Since the introduction of Apache Hadoop nearly a decade ago, new tools and methods for analyzing large datasets have evolved rapidly, dramatically improving performance and providing easier and more powerful query languages.
This trend continues, as outlined in Quinto’s guide to three recent advances in data analytics: Kudu, Impala, and enhancements to Spark, all of which are open-source Apache Software Foundation projects. These technologies exploit concepts from relational databases and include SQL or SQL-like interfaces, which encourages faster learning of their query syntax.
The author first introduces Kudu, a columnar database that supports both Hadoop and Spark infrastructures and uses SQL for transaction queries. He presents numerous well-explained examples and use cases for creating and managing structured Kudu data.
Impala is a high-performance SQL for Hadoop. Quinto carefully describes the Impala architecture and again gives many examples of standard SQL queries taking advantage of that architecture’s parallelism.
Several chapters are devoted to describing and using Apache Spark, a memory-based analytical framework that includes SQL support as well as application programming interfaces (APIs) for other familiar tools like Java, R, and Python. Spark is rapidly becoming the most frequently used big data processing framework due to its orders-of-magnitude performance advantages over traditional Hadoop implementations.

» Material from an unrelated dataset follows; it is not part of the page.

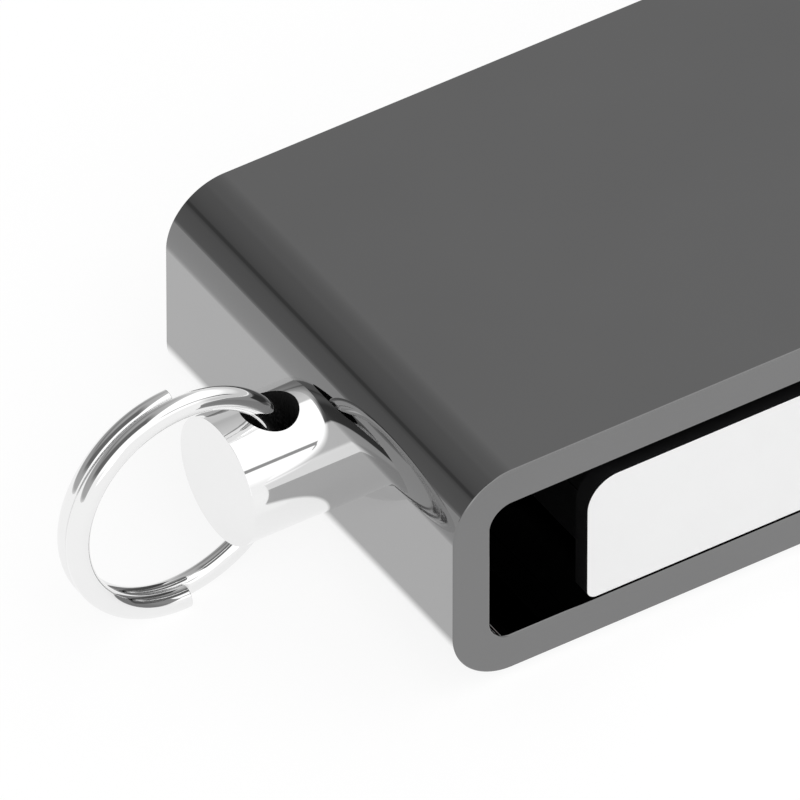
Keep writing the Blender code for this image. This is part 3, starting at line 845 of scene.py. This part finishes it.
def make_world():
    """A white studio with a grey wall behind the object. The camera sees plain white."""
    world = bpy.data.worlds.new("studio")
    bpy.context.scene.world = world
    world.use_nodes = True
    tree = world.node_tree
    way = add(tree, "SeparateXYZ", {0: add(tree, "TexCoord").outputs["Generated"]})
    x, y, z = way.outputs
    # The wall's edge runs at one y, and from x = -0.17 on it slants away towards +Y
    edge_y, bend_x, slant = -0.37, -0.17, 1.36
    past_bend = maths(tree, "MAXIMUM", maths(tree, "SUBTRACT", x, bend_x), 0.0)
    depth = maths(tree, "SUBTRACT", y, product(tree, past_bend, slant))
    depth = maths(tree, "SUBTRACT", depth, edge_y)
    behind = product(tree, rise(tree, z, -0.08, 0.09), rise(tree, depth, -0.04, 0.04))
    sides = {"Factor": behind, "A": white_room(tree, x, y, z), "B": grey_wall(tree, x, z, depth)}
    studio = add(tree, "Mix", sides).outputs[0]
    camera_ray = add(tree, "LightPath").outputs["Is Camera Ray"]
    level = add(tree, "Mix", {"Factor": camera_ray, "A": studio, "B": 1.0}).outputs[0]
    background = tree.nodes["Background"]
    background.inputs["Color"].default_value = grey(1.0)
    tree.links.new(level, background.inputs["Strength"])


def make_lamp():
    """A weak soft lamp at the front left. Reflections don't show it."""
    data = bpy.data.lights.new("soft_key", "AREA")
    data.shape = "DISK"
    data.size = 0.35
    data.energy = 0.25
    lamp = bpy.data.objects.new("soft_key", data)
    lamp.location = (-0.12, -0.45, 0.42)
    lamp.rotation_euler = (-Vector(lamp.location)).to_track_quat("-Z", "Y").to_euler()
    lamp.visible_glossy = False
    bpy.context.scene.collection.objects.link(lamp)


def make_camera():
    """A long lens, aimed beside the middle of the bracket's closed end."""
    azimuth, elevation = math.radians(-32.485), math.radians(41.15)
    distance = 1.07058
    aim_right, aim_up = 3.143 * MM, 1.497 * MM
    level = math.cos(elevation)
    back = Vector((math.sin(azimuth) * level, -math.cos(azimuth) * level, math.sin(elevation)))
    right = Vector((math.cos(azimuth), math.sin(azimuth), 0))
    up = back.cross(right)
    aim = Vector((end_outer, 0, mid_height)) + right * aim_right + up * aim_up
    data = bpy.data.cameras.new("camera")
    data.sensor_width = 36
    data.lens = 1400
    camera = bpy.data.objects.new("camera", data)
    turn = Matrix((right, up, back)).transposed().to_4x4()
    camera.matrix_world = Matrix.Translation(aim + back * distance) @ turn
    bpy.context.scene.collection.objects.link(camera)
    bpy.context.scene.camera = camera


make_camera()
make_bracket()
make_rivet("top", top_place)
make_rivet("bottom", bottom_place)
make_lug()
make_ring()
make_side_panel("left", 1)
make_side_panel("right", -1)
make_shell("lower", -1, body_bottom, shell_split - shell_split_gap, low_radius=bottom_corner)
make_shell("upper", 1, shell_split, body_top, high_radius=top_corner)
make_light_pipe()
make_plug()
dress_cad_nodes()
make_floor()
make_world()
make_lamp()
bpy.context.scene.view_settings.view_transform = "Standard"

The book includes additional chapters on data governance and management, topics often overlooked in other big data references, and adds helpful discussions on data management in cloud computing systems like AWS, Azure, and Google.
In the final chapter, Quinto briefly summarizes six big data case studies, each of which makes use of the technologies presented earlier. For example, British Telecom built a large Hadoop-based data analytics platform that included Spark and Impala, significantly increasing query performance and throughput.
Each chapter of Quinto’s book concludes with extensive references leading to greater detail on the topics discussed. The book assumes familiarity with basic data analytics methods and tools, especially Hadoop, and presents high-level introductions to emerging technologies. It thus serves as a helpful guide for data analytics professionals seeking to keep pace with this dynamic and quickly advancing field.